Have you considered that, if it did get past the lawyers, then they are respecting it to the extent the law requires them to?
What "administrative support" do you think the FSF provides for "many open source projects"? All they ever seem to want to do is for you to transfer your copyright to them based on bogus justifications.
As far as the R Project is concerned, I don't see them listed as benefactors or supporting institution:
http://www.r-project.org/found...
Furthermore, the R copyright hasn't even been transferred to the FSF, it's held by the R Foundation.
I think this confusion over R illustrates again how the FSF likes to misrepresent its contributions and significance.
Being associated with GNU and the FSF used to be a positive thing; these days, I think it's a net negative for any project.
That's pretty good evidence that there is some relationship, you are right.
However, R is developed by a team out of the University of Wisconsin Statistics Department, lead by Doug Bates. I believe that the team at UW, not GNU, makes decisions about the direction for R's future development.
Nevertheless, your original point stands and I agree with you that I don't see that team moving from linux any time soon.

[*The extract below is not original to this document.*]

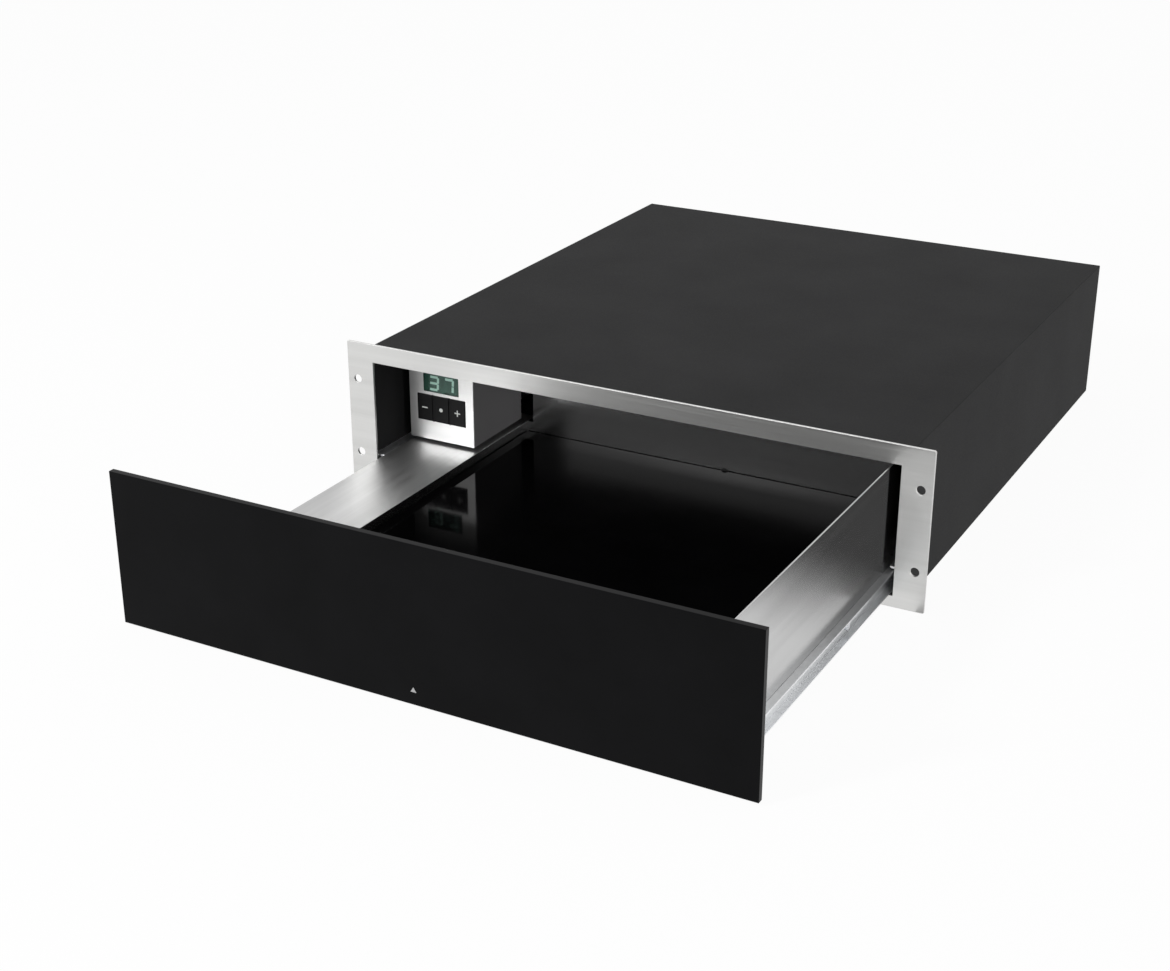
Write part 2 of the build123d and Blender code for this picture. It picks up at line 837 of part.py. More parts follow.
def make_tact_switches():
    half = switch_size / 2
    z = button_centre_height
    solids = []
    for x in button_places.values():
        face = board_front - switch_height
        body = block((x - half, x + half), (face, board_front), (z - half, z + half))
        bore_end = board_front - switch_floor
        solids.append(body - rod(stem_radius + stem_fit, (x, face, z), (x, bore_end, z)))
    return group(solids)


board_x = (control_left + board_margin, control_right - board_margin)
board_z = (control_bottom + board_margin, control_top - board_margin)


def make_control_board():
    return block(board_x, (board_front, board_front + board_thickness), board_z)


def on_board_back(size, left, low):
    """A component of a given size on the back of the control board."""
    back = board_front + board_thickness
    return block((left, left + size[0]), (back, back + size[1]), (low, low + size[2]))


def make_board_components():
    """Relay, terminal block and controller chip on the back of the board."""
    low = board_z[0] + component_margin
    relay = on_board_back(relay_size, control_middle - relay_size[0], low)
    terminals = on_board_back(terminal_size, control_middle + terminal_gap, low)
    chip = on_board_back(chip_size, control_middle - chip_size[0] / 2, board_z[0] + chip_height)
    return group([relay, terminals, chip])


def make_board_spacers():
    return group(
        rod(spacer_radius, (x, faceplate_back, z), (x, board_front, z))
        for x in (board_x[0] + spacer_inset, board_x[1] - spacer_inset)
        for z in (board_z[0] + spacer_inset, board_z[1] - spacer_inset)
    )


# ---------------------------------------------------------------- supply, inlet and leads

supply_x = (case_inner - supply_right_gap - supply_size[0], case_inner - supply_right_gap)
supply_y = (cover_depth - supply_rear_gap - supply_size[1], cover_depth - supply_rear_gap)
supply_z = (pan_sheet, pan_sheet + supply_size[2])
inlet_back = case_depth - inlet_body_depth


def make_supply_case():
    """Folded cage open at its left end."""
    box = block(supply_x, supply_y, supply_z)
    inside_x = (supply_x[0], supply_x[1] - supply_sheet)
    inside_y = (supply_y[0] + supply_sheet, supply_y[1] - supply_sheet)
    inside_z = (supply_z[0] + supply_sheet, supply_z[1] - supply_sheet)
    return box - block(inside_x, inside_y, inside_z)


def make_supply_board():
    """Circuit board on four spacers with its transformer, capacitors and coil."""
    x = (supply_x[0] + supply_board_margin, supply_x[1] - supply_sheet - supply_board_margin)
    y = (supply_y[0] + supply_board_margin, supply_y[1] - supply_board_margin)
    low = supply_z[0] + supply_board_height
    top = low + board_thickness
    floor = supply_z[0] + supply_sheet
    solids = [block(x, y, (low, top))]
    for size, place in ((transformer_size, transformer_place), (coil_size, coil_place)):
        left = x[0] + place[0]
        front = y[0] + place[1]
        solids.append(block((left, left + size[0]), (front, front + size[1]), (top, top + size[2])))
    cap_y = y[0] + capacitor_place[1]
    for cap_x in row(2, capacitor_pitch, x[0] + capacitor_place[0]):
        solids.append(rod(capacitor_radius, (cap_x, cap_y, top), (cap_x, cap_y, top + capacitor_height)))
    for leg_x in (x[0] + supply_leg_inset, x[1] - supply_leg_inset):
        for leg_y in (y[0] + supply_leg_inset, y[1] - supply_leg_inset):
            solids.append(rod(spacer_radius, (leg_x, leg_y, floor), (leg_x, leg_y, low)))
    return group(solids)


def make_mains_inlet():
    """Moulded appliance inlet: flange outside the rear panel, recess for the mains connector."""
    half_x = inlet_body_width / 2
    half_z = inlet_body_height / 2
    x = (inlet_x - half_x, inlet_x + half_x)
    z = (inlet_height - half_z, inlet_height + half_z)
    outer = case_depth + inlet_flange_thickness
    body = block(x, (inlet_back, case_depth), z)
    flange_x = (inlet_x - inlet_flange_width / 2, inlet_x + inlet_flange_width / 2)
    flange_z = (inlet_height - inlet_flange_height / 2, inlet_height + inlet_flange_height / 2)
    flange = block(flange_x, (case_depth, outer), flange_z)
    body += fillet(flange.edges().filter_by(Axis.Y), inlet_flange_thickness)
    recess_x = (inlet_x - inlet_recess_width / 2, inlet_x + inlet_recess_width / 2)
    recess_z = (inlet_height - inlet_recess_height / 2, inlet_height + inlet_recess_height / 2)
    recess = block(recess_x, (outer - inlet_recess_depth, outer), recess_z)
    upper_edges = recess.edges().filter_by(Axis.Y).group_by(Axis.Z)[-1]
    body -= chamfer(upper_edges, inlet_recess_height / 4)
    for screw_x in row(2, inlet_screw_pitch, inlet_x):
        body -= rod(free_hole_radius, (screw_x, case_depth, inlet_height), (screw_x, outer, inlet_height))
    return body


def make_inlet_pins():
    start = case_depth + inlet_flange_thickness - inlet_recess_depth
    width, height, length = inlet_pin_size
    places = [(-inlet_pin_spread, 0.0), (0.0, inlet_earth_drop), (inlet_pin_spread, 0.0)]
    solids = []
    for dx, dz in places:
        x = inlet_x + dx
        z = inlet_height + dz - inlet_earth_drop / 2
        solids.append(
            block((x - width / 2, x + width / 2), (start, start + length), (z - height / 2, z + height / 2))
        )
    return group(solids)


def make_inlet_screws():
    outer = case_depth + inlet_flange_thickness
    grip = inlet_flange_thickness + rear_sheet
    return group(
        pan_head_screw((x, outer, inlet_height), (0, -1, 0), grip)
        for x in row(2, inlet_screw_pitch, inlet_x)
    )


lead_floor = pan_sheet + lead_radius + lead_lift
grommet_back = rear_wall_back + grommet_lip
clip_y = grommet_back + clip_reach


def make_lead_grommet():
    """Rubber ring that lines the hole in the drawer's rear wall and grips the heater lead."""
    x, z = lead_exit_x, lead_exit_height
    neck = rod(grommet_neck - grommet_fit, (x, rear_wall_front, z), (x, rear_wall_back, z))
    lip = rod(grommet_radius, (x, rear_wall_back, z), (x, grommet_back, z))
    return neck + lip


def make_heater_lead():
    """Flexible lead from the drawer to the fixed clip, at rest with the drawer open."""
    heights = (lead_exit_height, lead_floor, lead_floor)
    points = [(lead_exit_x, grommet_back, lead_exit_height)]
    for (dx, dy), z in zip(heater_lead_route, heights):
        points.append((lead_exit_x + dx, grommet_back + dy, z))
    points += [(clip_x, clip_y - clip_run, lead_floor), (clip_x, clip_y, lead_floor)]
    return tube(points, heater_lead_bends)


def make_lead_clip():
    """Clip on the floor of the case where the moving lead is held."""
    half = lead_radius + clip_wall
    span = (clip_y, clip_y + clip_length)
    return block((clip_x - half, clip_x + half), span, (pan_sheet, lead_floor + half))


def make_supply_lead():
    """Fixed lead that runs straight from the clip to the supply, low under the shut drawer."""
    return rod(lead_radius, (clip_x, clip_y + clip_length, lead_floor), (clip_x, supply_y[0], lead_floor))


def make_control_lead():
    """Fixed lead from the control unit along the roof's left corner to the supply."""
    corner_x = control_left + control_lead_inset
    roof_height = control_top - control_lead_drop
    rear_y = supply_y[1] - side_lead_inset
    floor_height = supply_z[1] / 2
    step_x, step_z = control_lead_step
    points = [
        (corner_x, control_back, roof_height),
        (corner_x, rear_y - control_lead_slope, roof_height),
        (corner_x, rear_y, floor_height + step_z),
        (corner_x + step_x, rear_y, floor_height),
        (supply_x[0], rear_y, floor_height),
    ]
    return tube(points, control_lead_bends)


def make_mains_lead():
    """Short lead from the inlet's terminals down to the supply."""
    y = supply_y[1] - mains_lead_inset
    points = [(inlet_x, inlet_back, inlet_height), (inlet_x, y, inlet_height), (inlet_x, y, supply_z[1])]
    return tube(points, [mains_lead_bend])


# ---------------------------------------------------------------- touch latch

latch_half = latch_width / 2
latch_floor = latch_height - latch_thickness / 2
magnet_front = strike_shut + latch_reach_gap
bore_depth = latch_depth - 2 * bracket_sheet
spring_start = latch_front + plunger_inside
spring_end = latch_front + bore_depth


def make_latch_body():
    z = (latch_floor, latch_floor + latch_thickness)
    body = block((-latch_half, latch_half), (latch_front, latch_front + latch_depth), z)
    bore = plunger_radius + plunger_fit
    return body - rod(bore, (0, latch_front, latch_height), (0, spring_end, latch_height))


def make_latch_plunger():
    """Spring-loaded rod with the magnet that holds the shut drawer."""
    magnet_back = magnet_front + magnet_thickness
    tip = rod(magnet_radius, (0, magnet_front, latch_height), (0, magnet_back, latch_height))
    return tip + rod(plunger_radius, (0, magnet_back, latch_height), (0, spring_start, latch_height))


def make_latch_spring():
    """Coil spring between the plunger and the end of its bore."""
    start = spring_start + spring_end_gap + spring_wire
    height = spring_end - spring_end_gap - spring_wire - start
    path = Helix(height / spring_turns, height, spring_radius)
    profile = Plane(origin=path @ 0, z_dir=path % 0) * Circle(spring_wire)
    coil = sweep(profile, path=path, is_frenet=True)
    return Pos(0, start, latch_height) * Rot(X=-90) * coil


def make_latch_bracket():
    """Angle that carries the latch above the floor of the case."""
    x = (-bracket_foot / 2, bracket_foot / 2)
    start = latch_front + bracket_sheet
    y = (start, start + bracket_depth)
    post_y = (y[1] - bracket_sheet, y[1])
    foot = block(x, y, (pan_sheet, pan_sheet + bracket_sheet))
    post = block(x, post_y, (pan_sheet, latch_floor))
    shelf = block(x, y, (latch_floor - bracket_sheet, latch_floor))
    return foot + post + shelf


pieces = {
    "front_frame": make_front_frame(),
    "frame_nuts": make_frame_nuts(),
    "case_cover": make_case_cover(),
    "base_pan": make_base_pan(),
    "base_screws": make_base_screws(),
    "rear_panel": make_rear_panel(),
    "rear_screws": make_rear_screws(),
    "slide_outer_left": make_slide_outer(-1),
    "slide_outer_right": make_slide_outer(1),
    "slide_nuts": make_slide_nuts(),
    "slide_inner_left": make_slide_inner(-1),
    "slide_inner_right": make_slide_inner(1),
    "drawer_slide_screws": make_drawer_slide_screws(),
    "cage_left": make_cage(-1),
    "cage_right": make_cage(1),
    "balls_left": make_balls(-1),
    "balls_right": make_balls(1),
    "drawer_tray": make_drawer_tray(),
    "drawer_rear_wall": make_drawer_rear_wall(),
    "rear_wall_rivets": make_rear_wall_rivets(),
    "front_glass": make_front_glass(),
    "panel_backplate": make_panel_backplate(),
    "panel_bumpers": make_panel_bumpers(),
    "panel_screws": make_panel_screws(),
    "heating_plate": make_heating_plate(),
    "plate_gasket": make_plate_gasket(),
    "plate_bearer": make_plate_bearer(),
    "heating_foil": make_heating_foil(),
    "insulation_mat": make_insulation_mat(),
    "temperature_sensor": sensor_block(0),
    "thermal_cutout": cutout_disc(0),
    "latch_strike": make_latch_strike(),
    "lead_grommet": make_lead_grommet(),
    "heater_lead": make_heater_lead(),
    "control_housing": make_control_housing(),
    "control_faceplate": make_control_faceplate(),
    "display_window": make_display_window(),
    "display_module": make_display_module(),
    "tact_switches": make_tact_switches(),
    "control_board": make_control_board(),
    "board_components": make_board_components(),
    "board_spacers": make_board_spacers(),
    "supply_case": make_supply_case(),
    "supply_board": make_supply_board(),
    "mains_inlet": make_mains_inlet(),
    "inlet_pins": make_inlet_pins(),
    "inlet_screws": make_inlet_screws(),
    "lead_clip": make_lead_clip(),
    "supply_lead": make_supply_lead(),
    "control_lead": make_control_lead(),
    "mains_lead": make_mains_lead(),
    "latch_body": make_latch_body(),
    "latch_plunger": make_latch_plunger(),
    "latch_spring": make_latch_spring(),
    "latch_bracket": make_latch_bracket(),
}
for name, x in button_places.items():
    pieces[name] = make_button(x)

os.makedirs("parts", exist_ok=True)
for name, shape in pieces.items():
    save(name, shape)
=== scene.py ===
from math import cos, pi, radians, sin

import bmesh
import bpy
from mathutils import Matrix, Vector


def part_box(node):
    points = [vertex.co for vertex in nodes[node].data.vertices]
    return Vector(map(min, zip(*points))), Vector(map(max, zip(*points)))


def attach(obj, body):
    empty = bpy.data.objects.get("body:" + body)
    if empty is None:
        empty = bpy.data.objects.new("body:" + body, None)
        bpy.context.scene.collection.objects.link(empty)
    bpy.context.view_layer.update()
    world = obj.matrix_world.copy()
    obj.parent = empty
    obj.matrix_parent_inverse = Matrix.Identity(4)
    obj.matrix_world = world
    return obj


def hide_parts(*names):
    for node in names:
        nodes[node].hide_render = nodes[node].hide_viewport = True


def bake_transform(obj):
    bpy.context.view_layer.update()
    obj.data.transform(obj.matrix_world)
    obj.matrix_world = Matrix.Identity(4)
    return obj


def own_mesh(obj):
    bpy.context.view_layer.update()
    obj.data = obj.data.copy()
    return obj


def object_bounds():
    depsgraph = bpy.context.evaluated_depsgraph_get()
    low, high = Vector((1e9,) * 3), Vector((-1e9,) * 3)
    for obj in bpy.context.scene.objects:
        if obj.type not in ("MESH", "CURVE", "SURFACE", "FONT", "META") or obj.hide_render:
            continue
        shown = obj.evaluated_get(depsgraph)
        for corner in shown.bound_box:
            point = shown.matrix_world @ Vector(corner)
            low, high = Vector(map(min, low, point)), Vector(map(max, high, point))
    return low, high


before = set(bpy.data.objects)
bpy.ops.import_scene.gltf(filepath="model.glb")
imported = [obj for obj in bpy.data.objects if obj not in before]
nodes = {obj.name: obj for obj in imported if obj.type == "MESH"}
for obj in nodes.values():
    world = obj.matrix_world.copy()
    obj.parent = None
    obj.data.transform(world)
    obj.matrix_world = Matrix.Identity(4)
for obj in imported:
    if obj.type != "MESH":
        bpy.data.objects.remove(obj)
cad_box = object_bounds()


# ---- Front frame: a laser-cut 2 mm stainless plate with the two mounting ears. Its face is brushed
# ---- along its width. Eight studs welded to its back hold it to the case with nuts.

def shader_group(name, outputs):
    """A shader node group with named float outputs, and its output node."""
    group = bpy.data.node_groups.new(name, "ShaderNodeTree")
    for label in outputs:
        group.interface.new_socket(name=label, in_out="OUTPUT", socket_type="NodeSocketFloat")
    return group, group.nodes.new("NodeGroupOutput")


def stretched_noise(tree, way, along, across, detail):
    """Noise drawn out along the axis called way, from its scales along and across that axis."""
    place = tree.nodes.new("ShaderNodeTexCoord")
    scale = tree.nodes.new("ShaderNodeMapping")
    scale.inputs["Scale"].default_value = [along if axis == way else across for axis in "xyz"]
    noise = tree.nodes.new("ShaderNodeTexNoise")
    noise.inputs["Scale"].default_value = 1.0
    noise.inputs["Detail"].default_value = detail
    tree.links.new(place.outputs["Object"], scale.inputs["Vector"])
    tree.links.new(scale.outputs["Vector"], noise.inputs["Vector"])
    return noise.outputs["Fac"]


def even_noise(tree, size, detail, roughness=0.55):
    """Noise with grains of one size, in metres."""
    place = tree.nodes.new("ShaderNodeTexCoord")
    noise = tree.nodes.new("ShaderNodeTexNoise")
    noise.inputs["Scale"].default_value = 1.0 / size
    noise.inputs["Detail"].default_value = detail
    noise.inputs["Roughness"].default_value = roughness
    tree.links.new(place.outputs["Object"], noise.inputs["Vector"])
    return noise.outputs["Fac"]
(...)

In all honesty, I don't know where it is exactly, but I'm confident that it's where it would've been anyway had Microsoft done absolutely nothing. I'll blame any usage drop solidly on the rise of PHP, Python and maybe Ruby.
Log in or piss off.
Given the difficulty and/or unwillingness by MS of bringing SSAS and SSRS capabilities up to a meaningful level, this might be their idea of easing the integration of R with those things. I'd still prefer not to use them, but at least if forced to do so, having a little bit of interoperability with R would make it feasible to create some useful stuff.